Hmm, well that's odd. There have been bugs in the past where the config file get updated with bad data and grows exponentially. Do you see no config file at all in /conf? Or in /conf/backup?

Troutpocket

@stephenw10

After the reboot, the config.xml file is a fresh 8k file. /conf/backup is full of my backup configs, plus I have one off-line I can use. Everything looks good and healthy otherwise. Restoring the good config brings things back to "normal".

stephenw10

Hmm, maybe check the config file size periodically. Make sure it's not increasing before this happens.

Troutpocket

@stephenw10

I did. It's not changing. There isn't any file or folder I can find that is dramatically increasing in size. Basically, 24GB is steadily growing on the root filesystem in some way not generally visible to regular filesystem tools. I have a good graph from grafana that I'll post later which helps visualize the linear growth.

Troutpocket

@stephenw10

Here's the last 48 hours. It gracefully fills up until about 30% then there's this weird jaggy thing. Maybe syslog is attempting to trim logs?

The graph goes back to zero when it's 100% full probably because it can't send telegraf data to the logger any more. Then I reboot and fsck and we start again. This trend goes back at least month. I don't keep logs like this longer so I'm not sure when it started.

alt text

stephenw10

How are you pulling that data?
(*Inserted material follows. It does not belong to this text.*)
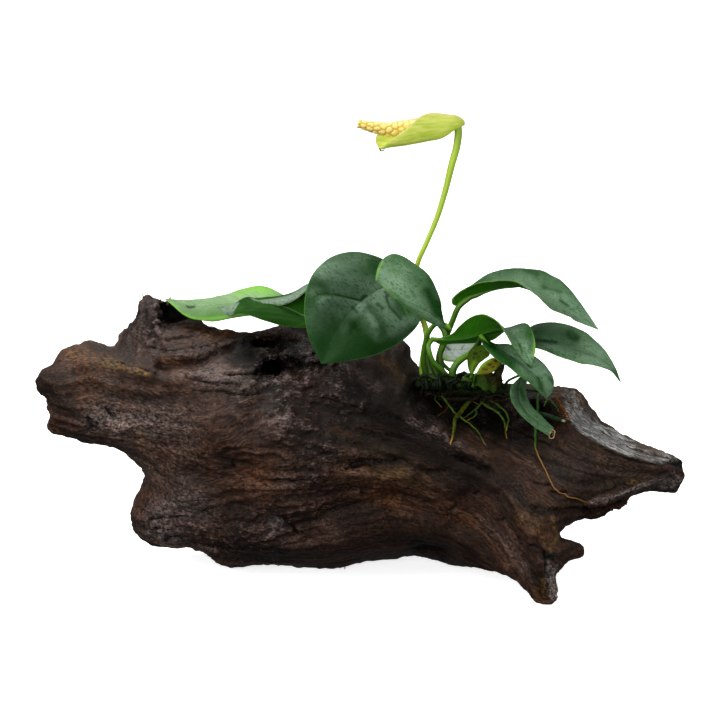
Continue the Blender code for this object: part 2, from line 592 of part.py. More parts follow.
def driftwood(collection, cutters):
    wood = wood_blank(collection)
    cut(wood, floor_cutter(cutters))
    for ends in FORK_CUTS:
        cut(wood, fork_cutter(ends, cutters))
    whole = bmesh.new()
    whole.from_mesh(wood.data)
    pieces = []
    for body in islands(whole):
        part = whole.copy()
        part.verts.ensure_lookup_table()
        kept = {vert.index for vert in body}
        bmesh.ops.delete(part, geom=[v for v in part.verts if v.index not in kept], context="VERTS")
        bmesh.ops.triangulate(part, faces=part.faces)
        bmesh.ops.dissolve_degenerate(part, edges=part.edges, dist=0.00001)
        name = limb_of(part)
        if name and part.calc_volume() * 1e9 > 50:
            mesh = bpy.data.meshes.new(name)
            part.to_mesh(mesh)
            limb = new_object(name, mesh, collection)
            paint(limb, "wood")
            pieces.append(limb)
        part.free()
    whole.free()
    bpy.data.objects.remove(wood, do_unlink=True)
    return pieces


# Leaves and flower

def sheet_object(name, columns, thickness, finish, collection):
    """An open sheet from its points, stations by columns, with Solidify."""
    stations, across = columns.shape[:2]
    shape = bmesh.new()
    bmesh.ops.create_grid(shape, x_segments=stations - 1, y_segments=across - 1, size=1)
    for vert in shape.verts:
        station = round((vert.co.x + 1) / 2 * (stations - 1))
        column = round((vert.co.y + 1) / 2 * (across - 1))
        vert.co = columns[station, column]
    bmesh.ops.remove_doubles(shape, verts=shape.verts, dist=0.00003)
    mesh = bpy.data.meshes.new(name)
    shape.to_mesh(mesh)
    shape.free()
    sheet = new_object(name, mesh, collection)
    solid = sheet.modifiers.new("Solidify", "SOLIDIFY")
    solid.thickness = thickness * MM
    solid.offset = 0
    paint(sheet, finish)
    return sheet


def station_shares(count):
    """Shares of a leaf's length, closer together towards its two ends."""
    return (1 - np.cos(np.linspace(0, math.pi, count))) / 2


def leaf(name, midrib, far, near, bulge, finish, collection):
    shares = station_shares(LEAF_STATIONS)
    rib, far_edge, near_edge = (placed(*along(rail, shares).T) for rail in (midrib, far, near))
    run = np.gradient(rib, axis=0)
    facing = np.cross(run, far_edge - near_edge)
    facing /= np.linalg.norm(facing, axis=1)[:, None] + 1e-12
    points = np.empty((LEAF_STATIONS, LEAF_COLUMNS, 3))
    for column, side in enumerate(np.linspace(-1, 1, LEAF_COLUMNS)):
        edge = far_edge if side > 0 else near_edge
        out = abs(side)
        swell = bulge * MM * 4 * out * (1 - out) * np.sin(math.pi * shares)[:, None]
        points[:, column] = rib + (edge - rib) * out + facing * swell
    return sheet_object(name, points, LEAF_THICKNESS, finish, collection)


def spathe(collection):
    """A boat on a keel: each side leaves the keel flat and turns up to its rim."""
    shares = station_shares(SPATHE_STATIONS)
    keel, far, near = (along(rail, shares) for rail in SPATHE)
    points = np.empty((SPATHE_STATIONS, SPATHE_COLUMNS, 3))
    for column, side in enumerate(np.linspace(-1, 1, SPATHE_COLUMNS)):
        rim = far if side > 0 else near
        turn = abs(side) * math.pi / 2
        rise = keel[:, :2] + (rim - keel)[:, :2] * (1 - math.cos(turn))
        out = keel[:, 2] + (rim - keel)[:, 2] * math.sin(turn)
        points[:, column] = placed(rise[:, 0], rise[:, 1], out)
    return sheet_object("spathe", points, SPATHE_THICKNESS, "spathe", collection)


# Tubes

def tube(name, path, radii, finish, collection, rings=2):
    """A round rod along path, points in metres, its radii in millimetres spread evenly along it."""
    curve = bpy.data.curves.new(name, "CURVE")
    curve.dimensions = "3D"
    curve.bevel_depth = MM
    curve.bevel_resolution = rings
    curve.use_fill_caps = True
    spline = curve.splines.new("POLY")
    spline.points.add(len(path) - 1)
    shares = np.linspace(0, 1, len(path))
    widths = np.interp(shares, np.linspace(0, 1, len(radii)), radii)
    for point, spot, width in zip(spline.points, path, widths):
        point.co = (*spot, 1)
        point.radius = width
    rod = new_object(name, curve, collection)
    mesh = evaluated_mesh(rod)
    weld(mesh)
    bpy.data.objects.remove(rod, do_unlink=True)
    rod = new_object(name, mesh, collection)
    paint(rod, finish)
    return rod


def even_path(points, step):
    count = max(3, round(length_of(points) / step) + 1)
    spots = along(points, np.linspace(0, 1, count))
    return [place(*spot) for spot in spots]


def ease_off(path, radius, obstacles):
    """Moves each point of a path until a tube round it clears the obstacles."""
    clear = (radius + GAP) * MM
    for _ in range(8):
        for tree in obstacles:
            for index, spot in enumerate(path):
                near, facing, _, distance = tree.find_nearest(spot)
                away = spot - near
                if distance < DEEPEST * MM and away.dot(facing) < 0:
                    path[index] = near + facing * clear
                elif distance < clear:
                    path[index] = near + away.normalized() * clear
    return path


def touches(item, tree):
    return bool(tree_of(item).overlap(tree))


def draped(points, radius, wood_trees):
    """Spots that lie on the wood under points of the sheet, a little more than a radius out."""
    spots = []
    for u, v in points:
        eye, far = place(u, v, 120), place(u, v, -120)
        hits = [tree.ray_cast(eye, far - eye) for tree in wood_trees]
        hits = [hit for hit in hits if hit[0] is not None]
        if hits:
            spot, facing, _, _ = min(hits, key=lambda hit: hit[3])
            spots.append(spot + facing * (radius + GAP) * MM)
    return spots


def rooted(name, radius, start, points, wood_trees, others, collection):
    """A root from the rhizome over the wood; it is lifted until it touches nothing."""
    for lift in (0, 0.2, 0.4, 0.7, 1.0, 1.4):
        spots = ([start] if start else []) + draped(points, radius + lift, wood_trees)
        step = ROOT_STEP * MM
        count = max(4, round(length_of(spots) / step) + 1)
        path = [Vector(spot) for spot in along(spots, np.linspace(0, 1, count))]
        path = ease_off(path, radius + lift, wood_trees + others)
        root = tube(name, path, (radius, radius, radius * 0.8, radius * 0.45), "root", collection, 1)
        if lift == 1.4 or not any(touches(root, tree) for tree in wood_trees + others):
            return root
        bpy.data.objects.remove(root, do_unlink=True)


def sleeve(path, collection):
    """The rhizome with the gap that stems and roots keep from it."""
    radii = [radius + GAP for radius in RHIZOME_RADII]
    longer = list(path)
    longer[0] = path[0] + (path[0] - path[1]).normalized() * GAP * MM
    longer[-1] = path[-1] + (path[-1] - path[-2]).normalized() * GAP * MM
    made = tube("rhizome_sleeve", longer, radii, "rhizome", collection)
    made.hide_render = True
    made.display_type = "WIRE"
    return made


def keep_biggest(item):
    shape = bmesh.new()
    shape.from_mesh(item.data)
    bodies = sorted(islands(shape), key=len)
    bmesh.ops.delete(shape, geom=[v for body in bodies[:-1] for v in body], context="VERTS")
    shape.to_mesh(item.data)
    shape.free()


def plant(collection, cutters, wood):
    wood_trees = [tree_of(item) for item in wood]
    path = ease_off(even_path(RHIZOME, 3), max(RHIZOME_RADII), wood_trees)
    tube("rhizome", path, RHIZOME_RADII, "rhizome", collection)
    around_rhizome = sleeve(path, cutters)
    others = []
    grown = {}
    for name, (low, high, points) in STEMS.items():
        path = ease_off(even_path(points, STEM_STEP), max(low, high), wood_trees + others)
        grown[name] = tube(name, path, (low, high), "stem", collection)
        others.append(tree_of(grown[name]))
    path = even_path(FLOWER_STALK, 8)
    path[:6] = ease_off(path[:6], 1.1, wood_trees + others)
    grown["flower_stalk"] = tube("flower_stalk", path, STALK_RADII, "stalk", collection)
    others.append(tree_of(grown["flower_stalk"]))
    for name, (radius, start, points) in ROOTS.items():
        root = rooted(name, radius, place(*start), points, wood_trees, others, collection)
        grown[name] = root
        others.append(tree_of(root))
    for item in grown.values():
        cut(item, around_rhizome)
        keep_biggest(item)
    for name, (radius, points) in LOOSE.items():
        root = rooted(name, radius, None, points, wood_trees, others, collection)
        others.append(tree_of(root))


def leaves(collection):
    finishes = {"leaf_far_left": "pale_leaf", "leaf_pale_back": "pale_leaf", "leaf_yellow_spotted": "yellow_leaf"}
    for name, (midrib, far, near, bulge) in LEAVES.items():
        leaf(name, midrib, far, near, bulge, finishes.get(name, "leaf"), collection)


def flower(collection):
    spathe(collection)
    tube("spadix", even_path(SPADIX, 2.6), SPADIX_RADII, "spadix", collection)


def main():
    clear_scene()
    parts = new_collection("anubias_on_driftwood")
    cutters = new_collection("cutters")
    cutters.hide_render = True
    wood = driftwood(parts, cutters)
    leaves(parts)
    plant(parts, cutters, wood)
    flower(parts)


main()
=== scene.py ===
"""Dwarf anubias with one flower, rooted on a wet piece of driftwood.

Sizes in the tables are millimetres; meshes are metres. The wood, leaves and stems are drawn on a sheet
that leans back by LEAN: u runs right and v runs up the sheet, and w is how far a point stands out of it
towards the eye. A point that stands out stays on its line of sight from the eye, EYE_DISTANCE away.
"""

import math
import random

import bmesh
import bpy
import numpy as np
from bpy.props import FloatProperty, FloatVectorProperty, PointerProperty
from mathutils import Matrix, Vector, noise
from mathutils.bvhtree import BVHTree


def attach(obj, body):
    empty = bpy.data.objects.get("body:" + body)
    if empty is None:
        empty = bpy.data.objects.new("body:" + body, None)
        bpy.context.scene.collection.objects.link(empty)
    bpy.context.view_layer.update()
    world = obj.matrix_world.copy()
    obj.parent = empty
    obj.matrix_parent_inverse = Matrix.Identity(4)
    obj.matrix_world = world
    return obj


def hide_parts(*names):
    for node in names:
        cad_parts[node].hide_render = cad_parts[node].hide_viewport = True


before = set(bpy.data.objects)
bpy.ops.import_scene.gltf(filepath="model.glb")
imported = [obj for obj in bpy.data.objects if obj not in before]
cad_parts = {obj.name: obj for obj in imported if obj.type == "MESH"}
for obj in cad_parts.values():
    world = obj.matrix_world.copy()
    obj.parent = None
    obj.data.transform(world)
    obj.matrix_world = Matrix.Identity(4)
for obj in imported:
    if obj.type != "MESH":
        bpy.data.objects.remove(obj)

bl_info = {
    "name": "Anubias on driftwood",
    "version": (1, 0, 0),
    "blender": (4, 5, 0),
    "location": "View3D > Sidebar > Anubias",
    "description": "Builds a dwarf anubias with its flower on a piece of wet driftwood",
    "category": "Object",
}

MM = 0.001
EYE_DISTANCE = 1200
LEAN = math.radians(15)
SHEET_MIDDLE = (-0.25, -4.45, 86.5)
SHEET_LEFT, SHEET_RIGHT, SHEET_LOW, SHEET_HIGH = -130, 130, -100, 30
LENS = 154.8
WELD = 0.02 * MM

WOOD_NODES = (
    "wood_trunk", "wood_left_arm", "wood_horn", "wood_lower_lobe", "wood_right_arm", "wood_right_foot",
    "wood_knob",
)

# The driftwood's outline, clockwise from the notch between the left arm and the horn
WOOD_OUTLINE = (
    (-95, 4), (-93, 7), (-92, 9.5), (-89, 14), (-87, 16), (-86, 19.5), (-85, 22.5), (-83.5, 25), (-82, 25),
    (-80, 23.5), (-76.5, 23), (-74.5, 22.5), (-73.5, 24.5), (-71.5, 22), (-67.5, 18.5), (-63, 15.5),
    (-60.5, 13.5), (-54.5, 11), (-46.5, 10), (-38, 11), (-31, 12.5), (-26.5, 15), (-22, 17.5), (-14.5, 18),
    (-6, 16.5), (3, 11.5), (11.5, 7.5), (17, 8), (19.5, 5.5), (19.5, 1), (22.5, -2.5), (25.5, -6.5),
    (32, -9.5), (42.5, -11), (54.5, -9.5), (66, -9.5), (72, -11), (77.5, -9.5), (81.5, -11), (84, -11),
    (88, -15.5), (89, -18), (93, -24), (101, -29), (110.5, -33), (120, -36.5), (125.5, -38.5), (125, -41),
    (124.5, -48), (123, -51), (118, -51.5), (110.5, -51), (104.5, -52.5), (103, -54.5), (103, -56),
    (97.5, -58), (92, -61), (87.5, -60.5), (80.5, -63), (78.5, -65.5), (76.5, -66.5), (77, -69),
    (82, -69.5), (86.5, -71.5), (87.5, -73.5), (85.5, -76), (82.5, -76.5), (79.5, -78), (78.5, -81.5),
    (76, -82), (76, -85.5), (76.5, -90.5), (76, -94), (73.8, -96.4), (71, -95.8), (68, -93.6), (62.5, -87),
    (58.5, -84.5), (52.5, -82), (45.5, -80.5), (39, -79.5), (32, -78.5), (26.5, -77), (21.5, -75.5),
    (14, -77), (6, -77.5), (-1, -78.5), (-6, -80), (-12.5, -81), (-25, -80), (-33.5, -79), (-44, -79.5),
    (-53.5, -80), (-55.5, -78.5), (-58, -76), (-62.5, -73), (-67.5, -72), (-75.5, -72.5), (-79.5, -71.5),
    (-85, -69), (-87.5, -66.5), (-89, -62.5), (-89.5, -59.5), (-87, -55.5), (-85, -50.5), (-83.5, -46),
    (-83.5, -43.5), (-85, -41.5), (-87, -39), (-90.5, -35.5), (-94, -33.5), (-98, -32.5), (-103, -33),
    (-108, -32), (-110, -30), (-113.5, -29), (-117, -28.5), (-120, -27.5), (-121.5, -25), (-120, -24),
    (-120, -21.5), (-120.5, -17.5), (-121.5, -14.5), (-125, -13.2), (-127, -10.4), (-126.6, -7.4),
    (-123.4, -4.2), (-118.5, -1.5), (-117.5, 1.5), (-115.5, 3.5), (-112, 5), (-108, 6), (-105, 7),
    (-102, 6), (-98, 5),
)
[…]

I assume it lines up with the output from df at that time?

It's not something I've seen locally where there was no obvious process filling the filesystem.

Troutpocket

@stephenw10

Telegraf dumps timeseries data from the pfsense firewall to a separate "logger" system (influxdb). It's not stored locally. We do this on 50+ pfsense firewalls and it's not happening anywhere else. I've been comparing configs across multiple sites and they're all nearly identical. I bang these out a few times each month.

I guess at this point it has become an academic curiosity for me more than anything else. I can fail over to the other half of the HA pair (yay CARP!).